In [1]:
import numpy as np
from sklearn.cluster import KMeans
from sklearn.feature_extraction.text import TfidfVectorizer
from tabulate import tabulate
from collections import Counter
import string
import nltk
from nltk.corpus import stopwords

In [2]:
dataset = ["I love playing football on the weekends",
           "I enjoy hiking and camping in the mountains",
           "I like to read books and watch movies",
           "I prefer playing video games over sports",
           "I love listening to music and going to concerts"]

In [3]:
nltk.download('stopwords')
stop_words = set(stopwords.words('english'))

def preprocess_text(text):
    # Remove punctuation
    text = text.translate(str.maketrans('', '', string.punctuation))
    # Convert to lowercase
    text = text.lower()
    # Tokenization
    tokens = nltk.word_tokenize(text)
    # Remove stopwords
    tokens = [word for word in tokens if word not in stop_words]
    return ' '.join(tokens)

preprocessed_dataset = [preprocess_text(doc) for doc in dataset]
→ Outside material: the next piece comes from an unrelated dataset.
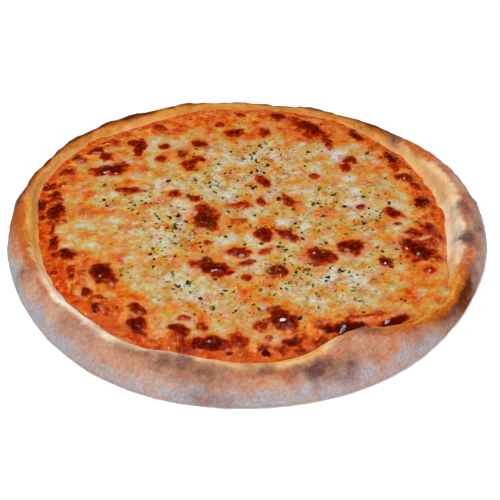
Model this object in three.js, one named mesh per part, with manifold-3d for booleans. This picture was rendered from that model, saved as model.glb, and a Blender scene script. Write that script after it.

[nltk_data] Downloading package stopwords to
[nltk_data]     C:\Users\User\AppData\Roaming\nltk_data...
[nltk_data]   Package stopwords is already up-to-date!


In [4]:
vectorizer = TfidfVectorizer()
X = vectorizer.fit_transform(preprocessed_dataset)

In [5]:
k = 2  # Define the number of clusters
km = KMeans(n_clusters=k)
km.fit(X)

KMeans(n_clusters=2)

In [6]:
# Predict the clusters for each document
y_pred = km.predict(X)

In [7]:
# Display the document and its predicted cluster in a table
table_data = [["Document", "Predicted Cluster"]]
table_data.extend([[doc, cluster] for doc, cluster in zip(dataset, y_pred)])
print(tabulate(table_data, headers="firstrow"))

Document                                           Predicted Cluster
-----------------------------------------------  -------------------
I love playing football on the weekends                            1
I enjoy hiking and camping in the mountains                        0
I like to read books and watch movies                              1
I prefer playing video games over sports                           1
I love listening to music and going to concerts                    1


In [8]:
# Print top terms per cluster
print("\nTop terms per cluster:")
order_centroids = km.cluster_centers_.argsort()[:, ::-1]
terms = vectorizer.get_feature_names_out()
for i in range(k):
    print("Cluster %d:" % i)
    for ind in order_centroids[i, :10]:
        print(' %s' % terms[ind])
    print()


Top terms per cluster:
Cluster 0:
 camping
 enjoy
 hiking
 mountains
 weekends
 listening
 concerts
 football
 games
 going

Cluster 1:
 love
 playing
 football
 weekends
 going
 sports
 music
 concerts
 video
 games



In [9]:
# Calculate purity
total_samples = len(y_pred)
cluster_label_counts = [Counter(y_pred)]
purity = sum(max(cluster.values()) for cluster in cluster_label_counts) / total_samples
print("Purity:", purity)

Purity: 0.8